# Aim of the task:
Will you return, word for word, only the lines from the top of the data below down to and including the one with "# folds run"?

# Dataset content:
[start]

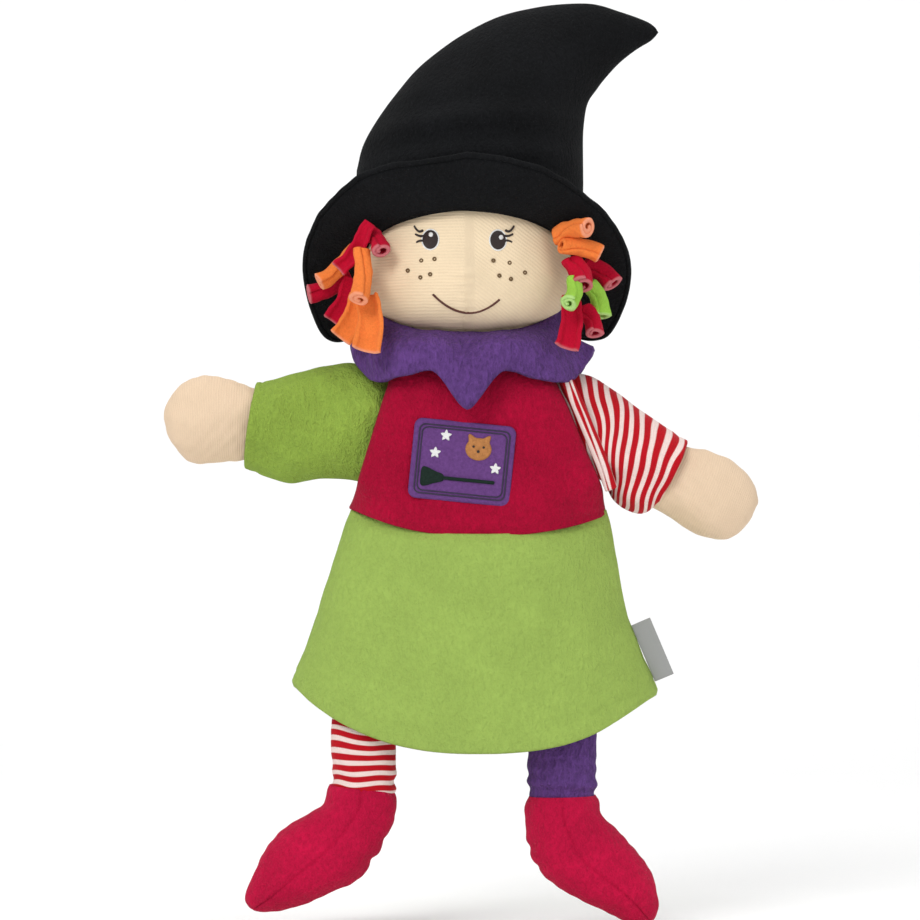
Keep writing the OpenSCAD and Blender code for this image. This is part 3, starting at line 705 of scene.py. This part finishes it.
# %% [markdown]
# ## Hat
# The crown is a soft cone whose tip bends over. It is lofted through tilted rings:
# the lowest fits the head, high on the forehead and low at the nape. A few soft
# folds run round it above the band, where the cloth sinks under its own weight.

# %% Hat crown
CROWN = [[-48.8, 254, 51.6, 250, 40, 0], [-45.3, 265.8, 51.6, 262, 38.5, 0], [-34, 283.8, 52.1, 275.9, 34.5, 0],
         [-17.2, 301.8, 53.5, 283.8, 29, 0], [7.5, 318.6, 56.9, 289.4, 23, 0], [29.9, 325.3, 60.3, 293.9, 17, 0],
         [52.4, 327, 67, 300.6, 11.5, 0], [68, 323.4, 74.8, 306.8, 7.6, 0], [79, 319.3, 80.6, 310.4, 4.2, 0],
         [83, 316.5, 83.2, 312.9, 1.6, 0]]
a = circle(220)
band_ring = np.stack([-47.6 * np.cos(a), 40.2 * np.sin(a), 214 - 22 * np.sin(a)], -1)
bulge_ring = np.stack([1 - 49.6 * np.cos(a), 41 * np.sin(a), 233 - 12 * np.sin(a)], -1)
upper = around([[s[2], s[3], s[0], s[1], s[4], s[5]] for s in CROWN], 130, 220)
low = np.linspace(0, 1, 34)[:-1, None, None]
pull = 2 * bulge_ring - (band_ring + upper[0]) / 2
lower = band_ring * (1 - low) ** 2 + 2 * low * (1 - low) * pull + upper[0] * low**2
crown_grid = np.concatenate([lower, upper])
out = facing(crown_grid, True)
zc = crown_grid[..., 2]
phase = 0.8 * np.sin(a)[None] + 0.5 * np.sin(2 * a + 1)[None]
fold = 1.5 * np.sin((zc - 0.10 * crown_grid[..., 0] - 250) * 0.36 + phase)
fold *= bump_at(zc - 268, 18) * np.abs(np.sin(a))[None] ** 1.5
soft = wander(crown_grid, 40, 41, 2) * 0.7 * np.clip((zc - 225) / 20, 0, 1)
soft *= np.clip((326 - zc) / 30, 0.25, 1)
seam = -1.0 * (bump_at(a, 0.035) + bump_at(a - np.pi, 0.035) + bump_at(a - 2 * np.pi, 0.035))[None]
crown_grid = crown_grid + out * (np.clip(fold, -1.2, 1.6) + soft + seam * np.clip((330 - zc) / 40, 0.3, 1))[..., None]
crown = closed("hat_crown_velour", crown_grid, (0, 0, 222), (84.2, 0, 314.4))
dress(crown, black_velour, ["hat_crown_front", "hat_crown_back", "hat_filling"], "head")

# %% [markdown]
# ## Brim
# Two plies of velour sewn at the edge and turned out. The brim is a ruled ring from
# the hat's band to its outer edge, which rises over the face like a halo, dips
# behind the cheeks in two lobes, and is narrow at the nape. The sewn edge shows as
# a groove just inside the rim.

# %% Brim
BRIM_EDGE = [[0, 0, -50, 257], [30, 34, -44, 254], [50, 53, -34, 245], [70, 66, -20, 230], [90, 72, -4, 212],
             [110, 69, 12, 192], [125, 60, 26, 180], [145, 40, 42, 187], [165, 18, 49, 190], [180, 0, 50, 190]]
half_edge = smooth(BRIM_EDGE, 400)


def brim_point(a, v):
    """The brim at angle a from the front and share v from band (0) to edge (1), dished between them."""
    turn = (a + np.pi) % (2 * np.pi) - np.pi
    side, b = np.where(turn < 0, -1.0, 1.0), np.abs(turn)
    edge = np.stack([np.interp(np.degrees(b), half_edge[:, 0], half_edge[:, i]) for i in (1, 2, 3)], -1)
    edge[..., 2] -= np.where(turn > 0, 4.5 * bump_at(np.degrees(b) - 55, 30), 0)
    band = np.stack([46.2 * np.sin(b), -38.6 * np.cos(b), 214 + 22 * np.cos(b)], -1)
    p = band + (edge - band) * v[..., None]
    p[..., 0] *= side
    up = unit(np.stack([0.35 * np.sin(turn), -0.25 * np.cos(b), 1 + 0 * b], -1))
    dish = -3.0 * np.sin(np.pi * v) * bump_at(np.degrees(b), 75)
    ripple = (np.sin(4 * turn + 0.7) * 0.9 + np.sin(7 * turn) * 0.5) * v**2 + wander(p, 30, 51) * 0.6 * v
    return p + up * (dish + ripple)[..., None]


def edge_seam(v, width=0.035):
    return bump_at(v - 0.93, width)


v, a = np.meshgrid(np.r_[np.linspace(0, 0.85, 26), np.linspace(0.865, 1, 16)],
                   circle(420), indexing="ij")
brim_grid = brim_point(a, v)
brim_out = facing(brim_grid, True)
brim_out *= np.sign(brim_out[..., 2:].mean())
thick = 3.0 * np.sqrt(np.clip(1.0 - (np.clip(v - 0.94, 0, 1) / 0.064) ** 2, 0.06, 1)) - 1.7 * edge_seam(v, 0.016)
top, under = brim_grid + brim_out * (thick / 2)[..., None], brim_grid - brim_out * (thick / 2)[..., None]
ring = np.concatenate([top, under[::-1]])
quads, uv = lattice(len(ring), ring.shape[1], True, True, lengths(brim_grid, 1), np.r_[0, lengths(ring, 0)[1:]])
brim = put_mesh("hat_brim_velour", ring.reshape(-1, 3), quads, uv)
dress(brim, black_velour, ["hat_brim_top", "hat_brim_under"], "head")

# %% [markdown]
# ## Hair
# Each lock is a strip of fleece rolled along its length and stitched under the
# brim. The section is a spiral, and it is carried along a short bowed path, so both
# ends show an open roll with paler cut edges.

# %% Rolled strips
def roll_profile(radius, thick, turns, tight, count=46):
    """A strip seen from its end: a spiral out and the same spiral back, one cloth thickness inside.

    A few turns make a roll with a hole in it; under half a turn, with tight near 1, it is a bent flat strip."""
    s = np.linspace(0, 1, count)
    b = 2 * np.pi * turns * s
    r = radius * (tight + (1 - tight) * s**0.8)
    outer = np.stack([r * np.cos(b), r * np.sin(b)], -1)
    inner = outer * (1 - thick / r)[:, None]
    tip = (outer[-1] + inner[-1]) / 2 + np.array([-np.sin(b[-1]), np.cos(b[-1])]) * thick * 0.3
    root = (outer[0] + inner[0]) / 2 + np.array([0, -1]) * thick * 0.3
    profile = np.concatenate([outer, tip[None], inner[::-1], root[None]])
    return profile - (profile.max(0) + profile.min(0)) / 2 * (turns < 1)


def spin(profile, turn):
    """The profile's x and y once it is turned about its middle by each row's angle."""
    x, y, c, s = profile[None, :, 0], profile[None, :, 1], np.cos(turn), np.sin(turn)
    return x * c - y * s, x * s + y * c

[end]

# Answer:
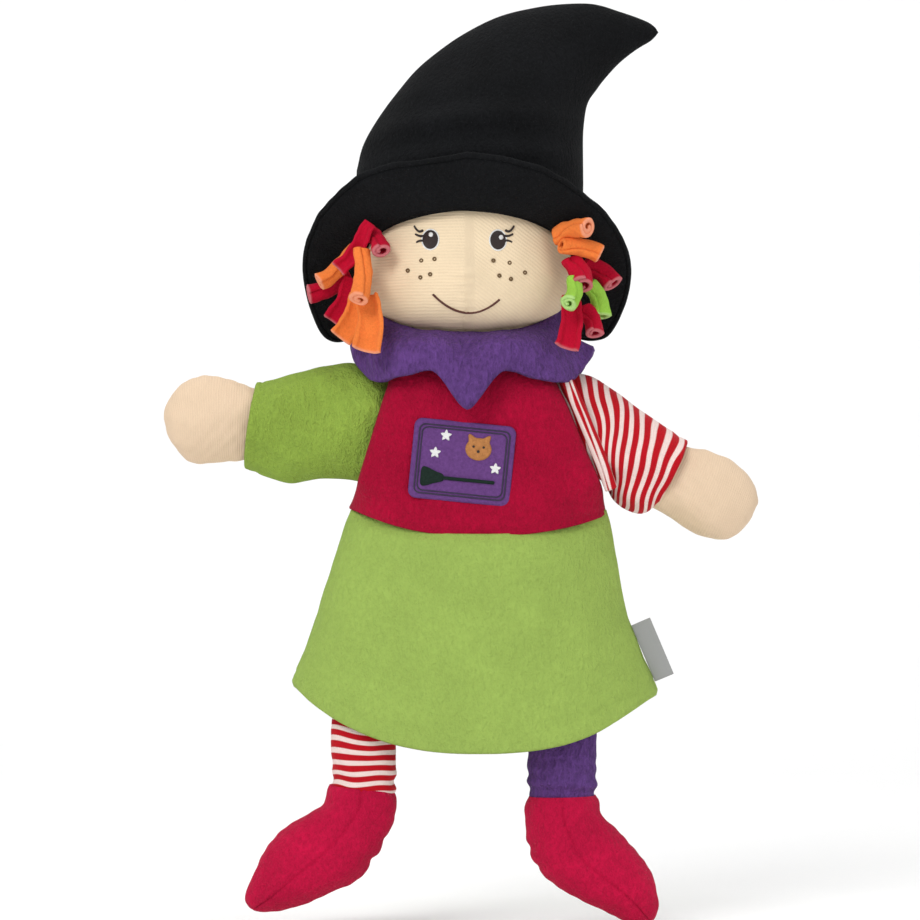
Keep writing the OpenSCAD and Blender code for this image. This is part 3, starting at line 705 of scene.py. This part finishes it.
# %% [markdown]
# ## Hat
# The crown is a soft cone whose tip bends over. It is lofted through tilted rings:
# the lowest fits the head, high on the forehead and low at the nape. A few soft
# folds run round it above the band, where the cloth sinks under its own weight.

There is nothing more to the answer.